Decine di imprenditori del Nord, dilaniati e distrutti dall’epidemia, protestano presso i centralini di Confindustria. I presidenti dell’azienda degli industriali di Lombardia, Veneto, Piemonte e Emilia-Romagna, raccolgono il messaggio. Pretendono la ripresa della produzione, in maniera ordinata e sicura, ma occorre farlo il prima possibile. Il 13 aprile scade la proroga del confinamento e da palazzo Chigi non è arrivata una decisione chiara sul ruolo che avranno le aziende in questa situazione.La possibilità più plausibile sembra essere quella di un allungamento del lockdown per altre due settimane, ma le imprese non sono d’accordo.

 

Ci sono ancora due messaggi per il governo da parte di confindustria. Nel secondo, gli imprenditori del Nord dicono chiaramente che se si continuerà a non produrre, ci saranno i tracolli di fatturato, seguiti subito da chiusure e licenziamenti.
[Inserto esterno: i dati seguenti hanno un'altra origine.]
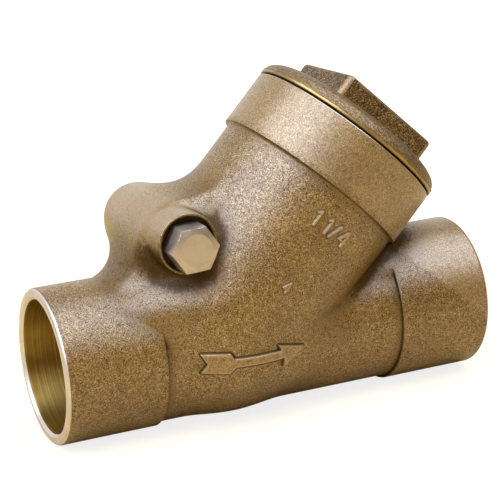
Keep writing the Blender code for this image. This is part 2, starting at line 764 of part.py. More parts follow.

Il terzo messaggio è destinato a Confindustria nazionale: lo strappo del Nord finisce inevitabilmente per indebolire l’associazione degli industriali nella sua interezza e quindi anche nella sua possibilità di incidere sulle decisioni della catena di comando del Paese. Perché chi ha in mano quasi la metà della ricchezza del Paese non è una sparuta minoranza o una fronda di ribelli di cui si può non tener conto.

 

Gli umori in casa Confindustria sono gli stessi per tutti. Tutte le imprese vogliono riaprire, in modo graduale e tutelando a salute dei lavoratori. Il come Confindustria l’ha immaginato, ma a decidere sarà il governo, per questo la prima richiesta a palazzo Chigi è una mappa che dica, punto per punto, come bisogna procedere con la riapertura. Su questo punto pende, però, l’incognita di quanta autonomia il governo vorrà prendersi nella sua decisione. Ne sanno qualcosa i sindacati, che, non avendo contatti con il governo, hanno dovuto scrivere una lettera a Conte chiedendo di essere convocati per capire le intenzioni per dopo Pasquetta. La Cisl parla della protesta del Nord come di “questioni vere”, ma chiede una ripartenza sicura. La Cgil chiede che sia il governo ad assumersi la responsabilità di decidere, insistendo sul fatto che la riapertura deve essere davvero contingentata e soprattutto i lavoratori vanno tutelati non solo con le mascherine, ma anche con gli ammortizzatori sociali e il sostegno al reddito.